* PROVIDED MATERIAL:

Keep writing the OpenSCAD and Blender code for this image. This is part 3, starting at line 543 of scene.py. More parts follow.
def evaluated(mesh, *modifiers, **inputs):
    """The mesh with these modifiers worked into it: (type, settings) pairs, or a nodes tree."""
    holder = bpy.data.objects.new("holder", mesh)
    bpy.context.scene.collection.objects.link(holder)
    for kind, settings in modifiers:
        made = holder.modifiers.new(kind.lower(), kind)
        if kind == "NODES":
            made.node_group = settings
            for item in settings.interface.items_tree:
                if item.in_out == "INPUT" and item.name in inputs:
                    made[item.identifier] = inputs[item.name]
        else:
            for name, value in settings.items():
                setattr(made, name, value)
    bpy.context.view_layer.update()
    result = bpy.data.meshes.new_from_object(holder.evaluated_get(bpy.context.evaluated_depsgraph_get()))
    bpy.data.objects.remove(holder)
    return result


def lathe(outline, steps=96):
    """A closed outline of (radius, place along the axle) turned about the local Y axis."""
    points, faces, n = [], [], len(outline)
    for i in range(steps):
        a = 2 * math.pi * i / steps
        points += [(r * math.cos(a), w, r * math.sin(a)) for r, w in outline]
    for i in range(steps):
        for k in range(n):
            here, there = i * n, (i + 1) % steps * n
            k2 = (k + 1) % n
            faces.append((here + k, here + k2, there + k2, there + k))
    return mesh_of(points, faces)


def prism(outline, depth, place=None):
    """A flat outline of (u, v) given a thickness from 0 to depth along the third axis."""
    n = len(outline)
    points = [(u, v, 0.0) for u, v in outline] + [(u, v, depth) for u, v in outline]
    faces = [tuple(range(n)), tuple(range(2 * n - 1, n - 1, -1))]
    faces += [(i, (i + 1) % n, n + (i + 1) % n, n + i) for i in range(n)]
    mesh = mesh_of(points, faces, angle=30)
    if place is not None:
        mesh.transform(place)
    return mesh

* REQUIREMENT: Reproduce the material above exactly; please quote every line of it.

* RESPONSE:
Keep writing the OpenSCAD and Blender code for this image. This is part 3, starting at line 543 of scene.py. More parts follow.
def evaluated(mesh, *modifiers, **inputs):
    """The mesh with these modifiers worked into it: (type, settings) pairs, or a nodes tree."""
    holder = bpy.data.objects.new("holder", mesh)
    bpy.context.scene.collection.objects.link(holder)
    for kind, settings in modifiers:
        made = holder.modifiers.new(kind.lower(), kind)
        if kind == "NODES":
            made.node_group = settings
            for item in settings.interface.items_tree:
                if item.in_out == "INPUT" and item.name in inputs:
                    made[item.identifier] = inputs[item.name]
        else:
            for name, value in settings.items():
                setattr(made, name, value)
    bpy.context.view_layer.update()
    result = bpy.data.meshes.new_from_object(holder.evaluated_get(bpy.context.evaluated_depsgraph_get()))
    bpy.data.objects.remove(holder)
    return result


def lathe(outline, steps=96):
    """A closed outline of (radius, place along the axle) turned about the local Y axis."""
    points, faces, n = [], [], len(outline)
    for i in range(steps):
        a = 2 * math.pi * i / steps
        points += [(r * math.cos(a), w, r * math.sin(a)) for r, w in outline]
    for i in range(steps):
        for k in range(n):
            here, there = i * n, (i + 1) % steps * n
            k2 = (k + 1) % n
            faces.append((here + k, here + k2, there + k2, there + k))
    return mesh_of(points, faces)


def prism(outline, depth, place=None):
    """A flat outline of (u, v) given a thickness from 0 to depth along the third axis."""
    n = len(outline)
    points = [(u, v, 0.0) for u, v in outline] + [(u, v, depth) for u, v in outline]
    faces = [tuple(range(n)), tuple(range(2 * n - 1, n - 1, -1))]
    faces += [(i, (i + 1) % n, n + (i + 1) % n, n + i) for i in range(n)]
    mesh = mesh_of(points, faces, angle=30)
    if place is not None:
        mesh.transform(place)
    return mesh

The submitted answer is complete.